Grain Gathering 2017

“It’s summer camp for grain nerds.”

~Annie Moss, Seastar Bakery

 

Exactly! I’ve been gathering in the fields and classrooms of WSU Bread Lab for four years now and I’ve struggled to find the one-liner that describes what this annual pilgrimage is all about.

 

Thoughts/Lessons/Notes from the Grain Gathering 2017

 

~Always, always, always discuss any lecture you hear with at least three other women and at least one person of color. You need perspective in this wide world and you can only get it from talking about ideas, but especially—and I mean ESPECIALLY—from listening to other perspectives about the things you hear. At the Grain Gathering this year, my posse of lady-thinkers kept me on my toes. Thank you to so many for sharing viewpoints, and a special thank you to Annie and Meg for taking part in hours and hours of long car rides where we diced it all up and threw it in the pot to cook it down into something digestible.

 

~According to food ethnographer June Jo Lee, my kids belong to the Gen Z generation, born after 1998. She had many facts about this up-and-coming generation, but the one that most sticks with me is the fact that Gen Z’s carry with them less distinctions about the lines between media and reality.
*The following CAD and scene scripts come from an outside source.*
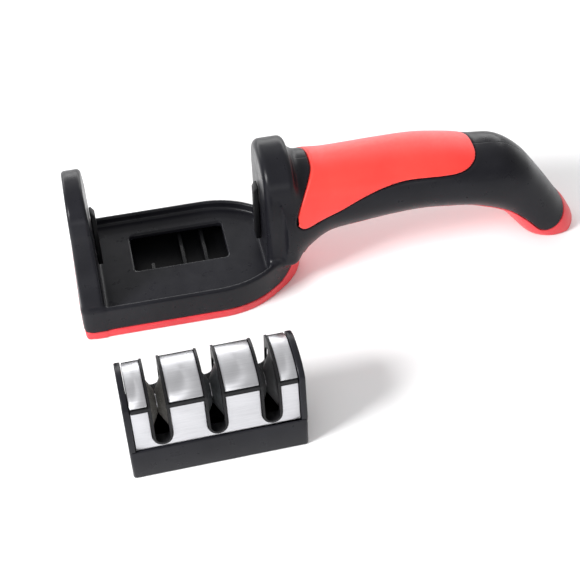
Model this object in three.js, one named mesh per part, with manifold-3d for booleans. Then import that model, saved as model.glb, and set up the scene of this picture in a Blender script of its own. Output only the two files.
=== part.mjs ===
// A hand-held pull-through edge sharpener. A long body has a cradle between two ears, and a removable
// cartridge with three sharpening slots stands on the table in front of it.
// Millimetres, +Z up. X runs along the tool from its blunt end to its tail, and the cartridge is at -Y.
// The origin is on the table under the middle of the cradle.
import * as THREE from 'three';
import { mergeVertices } from 'three/addons/utils/BufferGeometryUtils.js';
import Module from 'manifold-3d';

const wasm = await Module();
wasm.setup();

// ---- driving dimensions -------------------------------------------------------------------------
const GAP = 0.3;                    // clearance between pieces that touch

// body
const BLUNT_END = -44.3;            // outer face of the blunt end
const CRADLE_HALF = 35;             // half the clear length between the two ears
const BASE_HALF = 28.6;             // half width of the base at its rim
const BASE_DRAFT = 0.03;            // the base is this much narrower at the table
const RIM_Z = 16.8;
const DECK_Z = 13.2;
const DECK_THICK = 2.7;
const RIM_WALL = 2;
const SIDE_WALL = 3;
const NOSE_X = 51;                  // where the base's footprint closes under the neck
const EAR_TOP = 61.5;               // free ear
const HEAD_TOP = 63.5;              // ear that joins the neck
const EAR_LEAN = 0.9;               // each face of the free ear leans in by this much above the rail
const EAR_HALF = 17.5;              // half width of an ear at the height of its shoulders
const EAR_SHOULDER = 47;
const HEAD_BACK = 48;               // back of the ear that joins the neck
const PART_LINE_Z = 4;              // top of the red shell around the base
const FLOOR_THICK = 1.8;            // floor of the red shell
const PAN_TOP = 3.9;

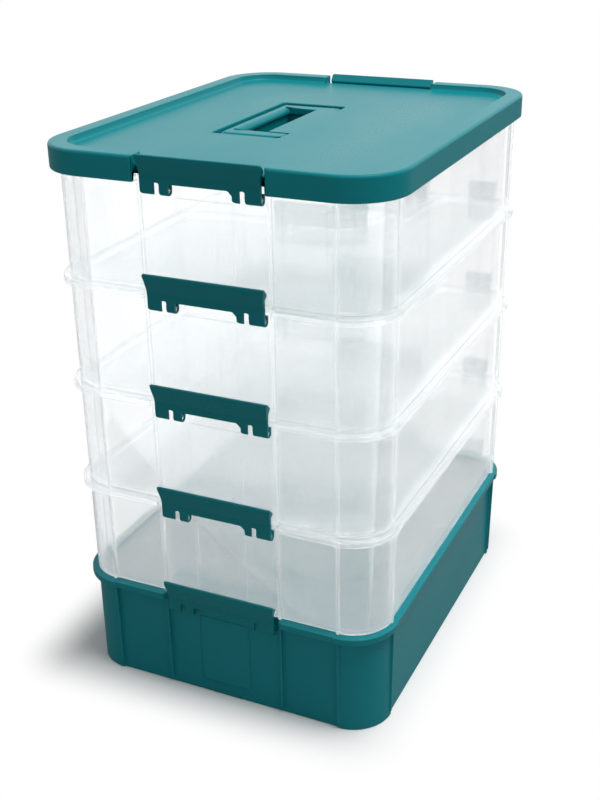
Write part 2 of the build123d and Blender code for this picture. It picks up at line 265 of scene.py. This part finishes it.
def clearPlastic(name, p):
    material, nodes, links, shader, coords = newMaterial(name)
    flow = noise(nodes, links, coords, p["flowScale"])
    colour = blendColours(nodes, links, flow, p["colour"], p["colourFlow"])
    links.new(colour, shader.inputs["Base Color"])
    shader.inputs["IOR"].default_value = p["ior"]
    milky, edge = milkiness(nodes, links, p)
    # Painted glow: the plastic gives off light of its own, stronger along its edges as a painted
    # highlight
    shader.inputs["Emission Color"].default_value = (*p["paintedGlowColour"], 1)
    paintedGlow = spread(
        nodes, links, edge, p["paintedGlowFace"], p["paintedGlowEdge"], 0.0, p["milkyEdge"]
    )
    links.new(paintedGlow, shader.inputs["Emission Strength"])
    material.cycles.emission_sampling = "NONE"
    passed = spread(nodes, links, milky, 1.0, 0.0, 0.0, 1.0)
    links.new(passed, shader.inputs["Transmission Weight"])
    scratch = noise(
        nodes, links, coords,
        p["scratchScale"], p["scratchDetail"], p["scratchRough"], p["scratchStretch"],
    )
    rough = spread(nodes, links, scratch, p["rough"] - p["smoother"], p["rough"] + p["rougher"])
    links.new(rough, shader.inputs["Roughness"])
    facing = nodes.new("ShaderNodeLayerWeight")
    facing.inputs["Blend"].default_value = p["turn"]
    haze = spread(
        nodes, links, facing.outputs["Facing"], p["faceAlpha"], p["edgeAlpha"], 0.0, 1.0
    )
    links.new(haze, shader.inputs["Alpha"])
    addBump(nodes, links, shader, flow, p)
    return material


finishes = {
    "lid_plastic": tealPlastic("lidPlastic", tealFinish),
    "latch_plastic": tealPlastic("latchPlasticPaintedShade", latchPaintedShadeFinish),
    "base_plastic": tealPlastic("basePlastic", baseFinish),
    "clear_plastic": clearPlastic("clearPlastic", clearFinish),
}
print("materials made")

# Each piece again, with the small round that a mould leaves on its edges. Metres and degrees.
mouldEdges = {
    "lid": 0.0009, "lid_handle": 0.0008, "base_tray": 0.0006, "tray": 0.00045, "latch": 0.0005,
    "segments": 3, "sharp": 38.0, "coplanar": 0.02, "flat": 1.0, "merge": 1e-6,
    "splitX": (0.016, 0.060, 0.086), "splitY": (0.020, 0.070, 0.115),
}


# A line of edges round a piece where a plane cuts it. Place in millimetres.
def ring(mesh, place, normal):
    everything = [*mesh.verts, *mesh.edges, *mesh.faces]
    place = [value / perMetre for value in place]
    made = bmesh.ops.bisect_plane(
        mesh, geom=everything, dist=mouldEdges["merge"], plane_co=place, plane_no=normal
    )
    for part in made["geom_cut"]:
        if isinstance(part, bmesh.types.BMEdge):
            part.seam = True


# Broad faces are split along a few straight lines, so that none runs round a hole
def splitBroadFaces(mesh, p):
    for side in (-1, 1):
        for x in p["splitX"]:
            ring(mesh, (side * x * perMetre, 0, 0), (1, 0, 0))
        for y in p["splitY"]:
            ring(mesh, (0, side * y * perMetre, 0), (0, 1, 0))


# Forms that the photograph shows and the solids leave plainer. Millimetres, with heights above the
# rim that a latch sits in. Each shift names the points by their x and z, and then moves them.
latchForms = {
    "count": 5, "lowestRim": 83.5, "rimPitch": 80.3,
    "ring": 9.0,
    "shifts": [
        ((-31.8, -31.6), (-13.0, -4.4), (-1.4, 0)), ((-31.1, -30.9), (-5.0, -4.0), (-1.4, 0)),
        ((30.0, 30.2), (-13.0, -4.4), (-1.3, 0)), ((30.7, 30.9), (-5.0, -4.0), (-1.3, 0)),
        ((25.3, 27.0), (-13.0, -8.0), (-1.8, 0)), ((25.3, 25.5), (-7.3, -7.1), (-1.8, -0.8)),
        ((23.7, 23.9), (-5.7, -5.5), (-3.2, 0.6)), ((-20.9, -20.7), (-5.7, -5.5), (-1.0, 0.6)),
        ((-22.5, -22.3), (-7.3, -7.1), (0, 1.2)),
    ],
    "innerSide": -157, "outerSide": -160,
    "lipTop": 11.5, "lipTopBand": 1.0, "lipRise": 2.2, "lipLean": 4.7,
    "lipLow": 8.2, "lipLowRise": 1.9,
    "plateEnds": (-43.5, 44.2), "earHalf": 45.4, "earFoot": 5.0,
    "earStart": (1.99, 2.01), "earStartPast": 0.5, "earStartLean": 0.93,
    "earPast": 0.8, "earTopBand": 1.3,
}


def finerLatch(mesh, rim, side, f):
    ring(mesh, (0, 0, rim + f["ring"]), (0, 0, 1))
    for vert in mesh.verts:
        x, y = vert.co.x * perMetre * side, vert.co.y * perMetre * side
        z = vert.co.z * perMetre - rim
        for (lowX, highX), (lowZ, highZ), (moveX, moveZ) in f["shifts"]:
            if lowX < x < highX and lowZ < z < highZ:
                x, z = x + moveX, z + moveZ
                break
        if z > f["lipTop"] - f["lipTopBand"]:
            y -= f["lipLean"] if y > f["innerSide"] else 0
            z += f["lipRise"]
        elif z > f["lipLow"] and y < f["outerSide"]:
            z += f["lipLowRise"]
        end = f["plateEnds"][x > 0]
        past = abs(x) - abs(end)
        if f["earStart"][0] < z < f["earStart"][1] and past > f["earStartPast"]:
            y -= f["earStartLean"] if y < f["outerSide"] else 0
            x, z = end, f["earFoot"]
        elif z > f["earFoot"] and past > f["earPast"] and z < f["lipTop"] + f["earTopBand"]:
            share = (z - f["earFoot"]) / (f["lipTop"] + f["lipRise"] - f["earFoot"])
            x = end + (math.copysign(f["earHalf"], x) - end) * share
        vert.co = (x * side / perMetre, y * side / perMetre, (z + rim) / perMetre)


# Millimetres, with heights above the floor, as in the lid's forms below
handleForms = {
    "top": 411.6, "bevel": 2.4, "gripGrow": 2.9, "armGrow": 3.0,
    "gripFrom": -35.5, "armFrom": 49.4, "armEnd": 2.0, "near": 0.1,
}


def finerHandle(mesh, f):
    ring(mesh, (0, 0, f["top"] - f["bevel"]), (0, 0, 1))
    ring(mesh, (f["armEnd"], 0, 0), (1, 0, 0))
    for vert in mesh.verts:
        x, y, z = (value * perMetre for value in vert.co)
        less = f["bevel"] if z > f["top"] - f["near"] or x > f["armEnd"] + f["near"] else 0
        if abs(y) > f["armFrom"]:
            y = math.copysign(abs(y) + f["armGrow"] - less, y)
        if x < f["gripFrom"]:
            x -= f["gripGrow"] - less
        vert.co = (x / perMetre, y / perMetre, z / perMetre)


# Each line of the profile has a height, its rise, and how far its inner points move inwards
lidForms = {
    "half": (130.0, 162.9), "corner": 38.9, "panelTop": 412.0, "near": 0.05,
    "borderReach": 16, "borderInner": 6, "outerFrom": 3, "rimDrop": 1.2,
    "profile": [
        (412.0, 0.0, 1.7), (412.82, 0.29, 0.99), (414.8, 1.0, 0.7), (418.4, -1.2, 0.7),
    ],
}


def finerLid(mesh, f):
    for vert in mesh.verts:
        x, y, z = (value * perMetre for value in vert.co)
        if z < f["panelTop"] - f["near"]:
            continue
        middle = [min(abs(a), half - f["corner"]) for a, half in zip((x, y), f["half"])]
        out = Vector((abs(x) - middle[0], abs(y) - middle[1]))
        inset = f["corner"] - out.length
        lowOuter = z < f["panelTop"] + f["outerFrom"] and inset < f["borderInner"]
        if inset > f["borderReach"] or lowOuter:
            continue
        for height, rise, step in f["profile"]:
            if abs(z - height) < f["near"]:
                z += rise
                if inset > f["borderInner"]:
                    out = out.normalized() * (out.length - step)
                break
        else:
            z -= f["rimDrop"]
        x = math.copysign(middle[0] + out.x, x)
        y = math.copysign(middle[1] + out.y, y)
        vert.co = (x / perMetre, y / perMetre, z / perMetre)


def refine(mesh, node, kind):
    if kind == "latch":
        level = latchForms["count"] - int(node[-1])
        rim = latchForms["lowestRim"] + latchForms["rimPitch"] * level
        finerLatch(mesh, rim, -1 if "back" in node else 1, latchForms)
    elif kind == "lid_handle":
        finerHandle(mesh, handleForms)
    elif kind == "lid":
        finerLid(mesh, lidForms)


def dissolveFlats(mesh, angle):
    bmesh.ops.dissolve_limit(
        mesh, angle_limit=math.radians(angle), verts=mesh.verts, edges=mesh.edges,
        delimit={"SEAM"},
    )


# The rounds aren't clamped, because one short edge would then shrink all of a piece's rounds. They
# can overlap where a form is smaller than they are, as at the scoop in the front of the base.
def mouldedCopy(node, body, slotName, p):
    piece = bpy.data.objects.new("moulded_" + node, frame["nodes"][node].data.copy())
    bpy.context.scene.collection.objects.link(piece)
    deselectAll()
    bpy.context.view_layer.objects.active = piece
    piece.select_set(True)
    bpy.ops.mesh.customdata_custom_splitnormals_clear()
    kind = node if node in p else node.split("_")[0]
    mesh = bmesh.new()
    mesh.from_mesh(piece.data)
    bmesh.ops.remove_doubles(mesh, verts=mesh.verts, dist=p["merge"])
    dissolveFlats(mesh, p["coplanar"])
    refine(mesh, node, kind)
    if kind in ("lid", "base_tray", "tray"):
        splitBroadFaces(mesh, p)
    dissolveFlats(mesh, p["flat"])
    mesh.to_mesh(piece.data)
    mesh.free()
    bevel = piece.modifiers.new("mouldRound", "BEVEL")
    bevel.width = p[kind]
    bevel.segments = p["segments"]
    bevel.limit_method = "ANGLE"
    bevel.angle_limit = math.radians(p["sharp"])
    bevel.use_clamp_overlap = False
    bpy.ops.object.modifier_apply(modifier=bevel.name)
    bpy.ops.object.shade_smooth_by_angle(angle=math.radians(p["sharp"]))
    even = piece.modifiers.new("evenFlats", "WEIGHTED_NORMAL")
    even.keep_sharp = True
    bpy.ops.object.modifier_apply(modifier=even.name)
    # no point leaves the CAD's box
    for vert in piece.data.vertices:
        vert.co = [min(max(value, low), high) for value, low, high in zip(vert.co, *cadBox)]
    piece.data.materials.clear()
    piece.data.materials.append(finishes[slotName])
    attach(piece, body)
    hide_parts(node)


slots = {row["node"]: row["material_slot"] for row in frame["record"]["subparts"]}
for body, nodes in frame["record"]["behaviour"]["bodies"].items():
    for node in nodes:
        mouldedCopy(node, body, slots[node], mouldEdges)
print("moulded pieces made")


# Floor, light and background. Metres and watts.
studio = {
    "floorSize": 8.0, "floorDrop": -0.0002, "floorRough": 0.9,
    "floorSeen": 0.96, "floorBounce": 0.46,
    "footprint": (0.118, 0.150), "shadowShift": (0.016, 0, 0), "shadowReach": 0.055,
    "softboxPlace": (0.65, 0.0, 2.1), "softboxAim": (0, 0, 0.3),
    "softboxSize": 1.2, "softboxPower": 31.5,
    "sky": 0.32, "white": 1.0,
}


def backgroundRays(nodes, links, others):
    path = nodes.new("ShaderNodeLightPath")
    seen = path.outputs["Is Camera Ray"]
    for ray in others:
        seen = calculate(nodes, links, "MAXIMUM", seen, path.outputs[ray])
    return seen


def mixShaders(nodes, links, factor, first, second):
    mix = nodes.new("ShaderNodeMixShader")
    links.new(factor, mix.inputs["Fac"])
    links.new(first, mix.inputs[1])
    links.new(second, mix.inputs[2])
    return mix.outputs["Shader"]


# The paper keeps the shadow near the box, and is plain white away from it
def awayFromBox(nodes, links, coords, s):
    away = coords.outputs["Object"]
    steps = (
        ("ADD", s["shadowShift"]), ("ABSOLUTE", None),
        ("SUBTRACT", (*s["footprint"], 1)), ("MAXIMUM", (0, 0, 0)),
    )
    for operation, value in steps:
        step = nodes.new("ShaderNodeVectorMath")
        step.operation = operation
        links.new(away, step.inputs[0])
        if value:
            step.inputs[1].default_value = value
        away = step.outputs["Vector"]
    length = nodes.new("ShaderNodeVectorMath")
    length.operation = "LENGTH"
    links.new(away, length.inputs[0])
    fade = nodes.new("ShaderNodeMapRange")
    fade.interpolation_type = "SMOOTHSTEP"
    fade.inputs["From Max"].default_value = s["shadowReach"]
    links.new(length.outputs["Value"], fade.inputs["Value"])
    return fade.outputs["Result"]


def makeFloor(s):
    deselectAll()
    bpy.ops.mesh.primitive_plane_add(size=s["floorSize"], location=(0, 0, s["floorDrop"]))
    floor = bpy.context.object
    floor.name = "floor"
    bpy.ops.object.transform_apply(location=True)
    material, nodes, links, shader, coords = newMaterial("floorPaper")
    shader.inputs["Base Color"].default_value = (*[s["floorBounce"]] * 3, 1)
    shader.inputs["Roughness"].default_value = s["floorRough"]
    paper = nodes.new("ShaderNodeBsdfDiffuse")
    paper.inputs["Color"].default_value = (*[s["floorSeen"]] * 3, 1)
    white = nodes.new("ShaderNodeEmission")
    away = awayFromBox(nodes, links, coords, s)
    seen = mixShaders(nodes, links, away, paper.outputs["BSDF"], white.outputs["Emission"])
    rays = backgroundRays(nodes, links, ["Is Transmission Ray"])
    links.new(
        mixShaders(nodes, links, rays, shader.outputs["BSDF"], seen),
        nodes["Material Output"].inputs["Surface"],
    )
    floor.data.materials.append(material)


def makeSoftbox(s):
    data = bpy.data.lights.new("softbox", "AREA")
    data.shape = "DISK"
    data.size = s["softboxSize"]
    data.energy = s["softboxPower"]
    lamp = bpy.data.objects.new("softbox", data)
    bpy.context.scene.collection.objects.link(lamp)
    lamp.location = s["softboxPlace"]
    lamp.rotation_mode = "QUATERNION"
    look = Vector(s["softboxAim"]) - Vector(s["softboxPlace"])
    lamp.rotation_quaternion = look.to_track_quat("-Z", "Y")


def makeWorld(s):
    world = bpy.data.worlds.new("studioWhite")
    bpy.context.scene.world = world
    world.use_nodes = True
    nodes, links = world.node_tree.nodes, world.node_tree.links
    sky = nodes["Background"]
    white = nodes.new("ShaderNodeBackground")
    for background, strength in ((sky, s["sky"]), (white, s["white"])):
        background.inputs["Color"].default_value = (1, 1, 1, 1)
        background.inputs["Strength"].default_value = strength
    rays = backgroundRays(nodes, links, ["Is Glossy Ray", "Is Transmission Ray"])
    links.new(
        mixShaders(nodes, links, rays, sky.outputs["Background"], white.outputs["Background"]),
        nodes["World Output"].inputs["Surface"],
    )


makeFloor(studio)
makeSoftbox(studio)
makeWorld(studio)
bpy.context.scene.view_settings.view_transform = "Standard"
print("studio set")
They’ve never lived in a world without ready access to…well, to access! I had to stop and think about this for a minute because for me the differences between media and reality are so distinct from one another. I grew up in a time when media was a hulking object in the middle of the living room and it kept going when you stepped away to play in the real world.

 

A few days after this concept was introduced, it actually played out before my eyes when I was visiting a friend who has a two-year-old. He was watching a show on an iPad and he was, lo and behond, interrupted by an invitation to facetime with his grandmother. I realized that—of course!—his version of reality has blurred lines about the distinctions between what is media and what is real. To him, his real-life grandmother shows up in his life sometimes as media. She arrives at his doorstep at times, but is available on his iPad most often.

 

How does this relate to food? I don’t know. I’m still mulling this one over, but I find this fact super interesting, regardless.

 

~Another interesting fact by way of June Jo Lee: There are two words in the Korean language that mean family. One refers to kinship, but the other, which is used more commonly, is shikgu, which translates as eat-mouth, or mouths to feed. I love the idea of a family being the group of people whose mouths are fed together. In today’s modern family, this seems a more accurate portrayal of what unites us. Plus, with busy family life, this term gives us a solid place to express our familial love.

 

~What will save our food system? It’s broken, to be sure, and there is a lot of quibbling about how to change it. The two main arguments hinge on making incremental changes in the industrial food complex OR huge changes in regional food? I tend towards the later, but June Jo Lee pointed out that it doesn’t have to be an either/or. We can engage in BOTH/AND. Wake up and eat locally grown peaches AND if you find yourself later that day needing a quick bite on the highway between Kentucky and Ohio, make your best possible choice (Chipotle). Vote with your wallet at the farmer’s market AND get involved in legislation for the upcoming Farm Bill even though it’s daunting and won’t solve all of agriculture’s problems. Teach people how to cook AND let them make their own food choices in what they do with that information.

 

~There is something called the FRESH FLOUR MOVEMENT and I’ve been part of it for years even thought I didn’t have a name for it. Fresh flour is that which has been milled shortly before use. It is often stone milled and retains more of the inherent nutrients in the grain (more on this coming soon.)

 

~I want to visit Elmore Mountain Bread in Vermont. And OMG, their custom-made stone mills! Gorgeous!

 

~I want to visit Bellegarde Bakery in Louisiana. Rumor has it that the head baker, Graison, has a thing for poetry.

 

~I want to taste these grits.

 

~Wheat is one of the most complex organisms on the planet.

 

~ Against the Grain by James C. Scott

 

~”Fear is a strange soil. It grows obedience like corn, which grow in straight lines to make weeding easier. But sometimes it grows the potatoes of defiance, which flourish underground.” Terry Pratchett

 

~The story of civilization is the story of domestication of fire, plants, and animals.

 

~There is evidence to suggest that we domesticated grains 4000 years before we settled into agricultural communities. In other words, we were domesticating grains while we were still primarily foragers/hunters. This leads to fascinating theories about why we settled down to agriculture at all.

 

~James C. Scott called our first agricultural communities “Neolithic Resettlement Camps”. That one made me chuckle under my breath for a while.

 

~The way we organize our food relationships is linked to how we socialize. We probably can’t even see this clearly in our own culture because we’re too linked into our part in it.